Received: 18 May 2024
Accepted: 3 January 2025

Abstract

We obtain CO(1−0) molecular gas measurements with the Australia Telescope Compact Array on a sample of 43 spectroscopically confirmed Hα emitters in the Spiderweb protocluster at z = 2.16 and investigate the relation between their star formation activities and cold gas reservoirs as a function of environment. We achieve a CO(1−0) detection rate of ∼23 ± 12% with ten dual CO(1−0) and Hα detections within our sample at 10 < log M_*/M_⊙ < 11.5. In addition, we obtain upper limits for the remaining sources.

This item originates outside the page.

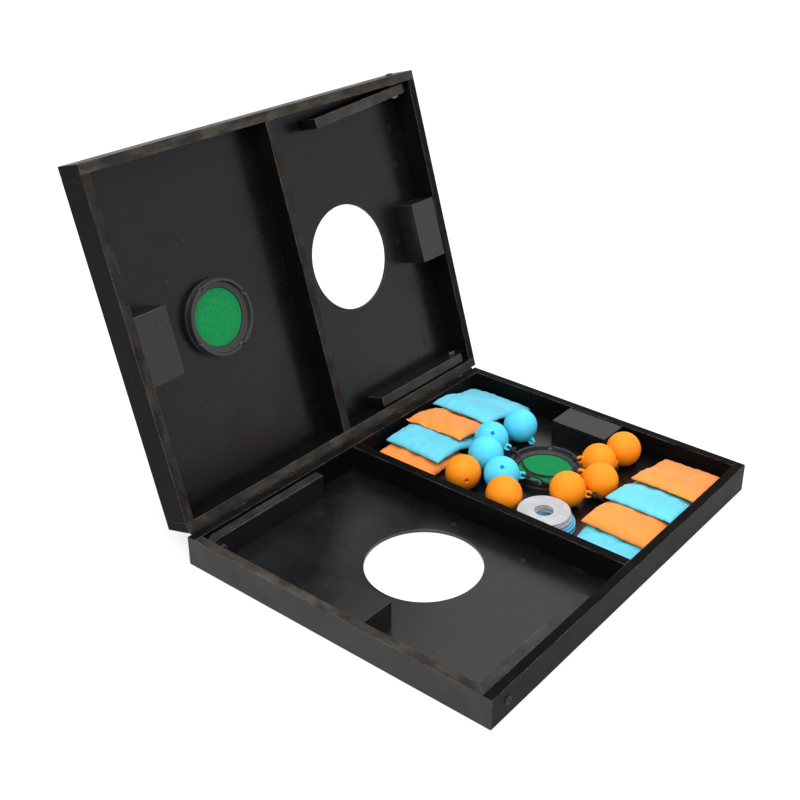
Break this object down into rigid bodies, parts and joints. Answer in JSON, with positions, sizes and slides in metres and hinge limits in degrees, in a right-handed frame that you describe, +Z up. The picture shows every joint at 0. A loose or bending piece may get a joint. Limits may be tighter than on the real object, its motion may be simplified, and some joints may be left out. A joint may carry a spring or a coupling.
{
  "type": "folding lawn game set",
  "caption": "Folding two-tray game case with a bag hole, felt-lined washer cup and folding legs in each tray; the base stores bean bags, corded balls and washers.",
  "frame": {"origin": "middle of the base tray's underside, the face that rests on the ground", "axes": "+Z up, +X along the hinge towards the cup half of the base, +Y from the front wall to the hinge"},
  "size_m": [0.6045, 0.645, 0.4934],
  "materials": {
    "panel_black": "satin black lacquer",
    "board_black": "worn satin black lacquer",
    "block_black": "matt dark grey paint",
    "leg_black": "satin black lacquer",
    "cup_black": "fine moulded texture",
    "felt_green": "felt",
    "bolt_black": "black oxide",
    "nut_steel": "plain",
    "spacer_steel": "plain",
    "hinge_black": "black oxide",
    "screw_black": "black oxide",
    "pin_steel": "plain",
    "cord_black": "braided",
    "rubber_blue": "matt",
    "rubber_orange": "matt",
    "washer_blue": "satin",
    "washer_grey": "satin",
    "cloth_blue": "plain weave",
    "cloth_orange": "plain weave"
  },
  "bodies": {
    "base": {"base_front_wall": "board_black", "base_hinge_wall": "board_black", "base_hole_end_wall": "board_black", "base_cup_end_wall": "board_black", "base_divider": "board_black", "base_panel": "panel_black", "base_hole_end_block": "block_black", "base_cup_end_block": "block_black", "base_cup": "cup_black", "base_felt": "felt_green", "base_leg_bolts": "bolt_black", "base_leg_spacers": "spacer_steel", "base_leg_nuts": "nut_steel", "base_hinge_leaf": "hinge_black", "base_hinge_screws": "screw_black", "hinge_pin": "pin_steel", "blue_ball_1": "rubber_blue", "blue_ball_2": "rubber_blue", "blue_ball_3": "rubber_blue", "blue_ball_4": "rubber_blue", "orange_ball_1": "rubber_orange", "orange_ball_2": "rubber_orange", "orange_ball_3": "rubber_orange", "orange_ball_4": "rubber_orange", "orange_ball_5": "rubber_orange", "orange_ball_6": "rubber_orange", "blue_ball_cord": "cord_black", "orange_ball_cord": "cord_black", "blue_washers": "washer_blue", "grey_washers": "washer_grey", "hinge_bag_1": "cloth_orange", "hinge_bag_2": "cloth_blue", "hinge_bag_3": "cloth_orange", "hinge_bag_4": "cloth_blue", "front_bag_1": "cloth_blue", "front_bag_2": "cloth_orange", "front_bag_3": "cloth_blue", "front_bag_4": "cloth_orange"},
    "lid": {"lid_front_wall": "board_black", "lid_hinge_wall": "board_black", "lid_hole_end_wall": "board_black", "lid_cup_end_wall": "board_black", "lid_divider": "board_black", "lid_panel": "panel_black", "lid_hole_end_block": "block_black", "lid_cup_end_block": "block_black", "lid_cup": "cup_black", "lid_felt": "felt_green", "lid_leg_bolts": "bolt_black", "lid_leg_spacers": "spacer_steel", "lid_leg_nuts": "nut_steel", "lid_hinge_leaf": "hinge_black", "lid_hinge_screws": "screw_black"},
    "base_front_leg": {"base_front_leg": "leg_black"},
    "base_hinge_leg": {"base_hinge_leg": "leg_black"},
    "lid_outer_leg": {"lid_outer_leg": "leg_black"},
    "lid_hinge_leg": {"lid_hinge_leg": "leg_black"}
  },
  "joints": [
    {"name": "lid_hinge", "type": "hinge", "parent": "base", "child": "lid", "pos_m": [0, 0.2363, 0.04125], "axis": [-1, 0, 0], "range_deg": [-106.3, 73.7]},
    {"name": "base_front_leg_pivot", "type": "hinge", "parent": "base", "child": "base_front_leg", "pos_m": [-0.2705, -0.2128, 0.0216], "axis": [0, -1, 0], "range_deg": [0, 90]},
    {"name": "base_hinge_leg_pivot", "type": "hinge", "parent": "base", "child": "base_hinge_leg", "pos_m": [-0.2705, 0.2128, 0.0216], "axis": [0, -1, 0], "range_deg": [0, 90]},
    {"name": "lid_outer_leg_pivot", "type": "hinge", "parent": "lid", "child": "lid_outer_leg", "pos_m": [0.275, 0.38121, 0.46678], "axis": [-0.0698, 0.28, 0.9575], "range_deg": [0, 90]},
    {"name": "lid_hinge_leg_pivot", "type": "hinge", "parent": "lid", "child": "lid_hinge_leg", "pos_m": [0.275, 0.26176, 0.05829], "axis": [0, 0.2807, 0.9598], "range_deg": [0, 90]}
  ]
}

In terms of total gas fractions (F_gas), we find our sample is divided into two different regimes mediated by a steep transition at log M_*/M_⊙ ≈ 10.5. Galaxies below that threshold have gas fractions that in some cases are close to unity, indicating that their gas reservoir has been replenished by inflows from the cosmic web. However, objects at log M_*/M_⊙ > 10.5 display significantly lower gas fractions than their lower stellar mass counterparts and are dominated (12 out of 20) by objects hosting an active galactic nucleus (AGN). Stacking results yield F_gas ≈ 0.55 for massive emitters excluding AGN, and F_gas ≈ 0.35 when examining only AGN candidates. Furthermore, depletion times of our sample show that most Hα emitters at z = 2.16 will become passive by 1 < z < 1.6, concurrently with the surge and dominance of the red sequence in the most massive clusters. Our environmental analyses suggest that galaxies residing in the outskirts of the protocluster have larger molecular-to-stellar mass ratios and lower star formation efficiencies than galaxies residing in the core. However, star formation across the protocluster structure remains consistent with the main sequence, indicating that galaxy evolution is primarily driven by the depletion of the gas reservoir towards the inner regions. We discuss the relative importance of inflow and outflow processes in regulating star formation during the early phases of cluster assembly and conclude that a combination of feedback and overconsumption may be responsible for the rapid cold gas depletion these objects endure.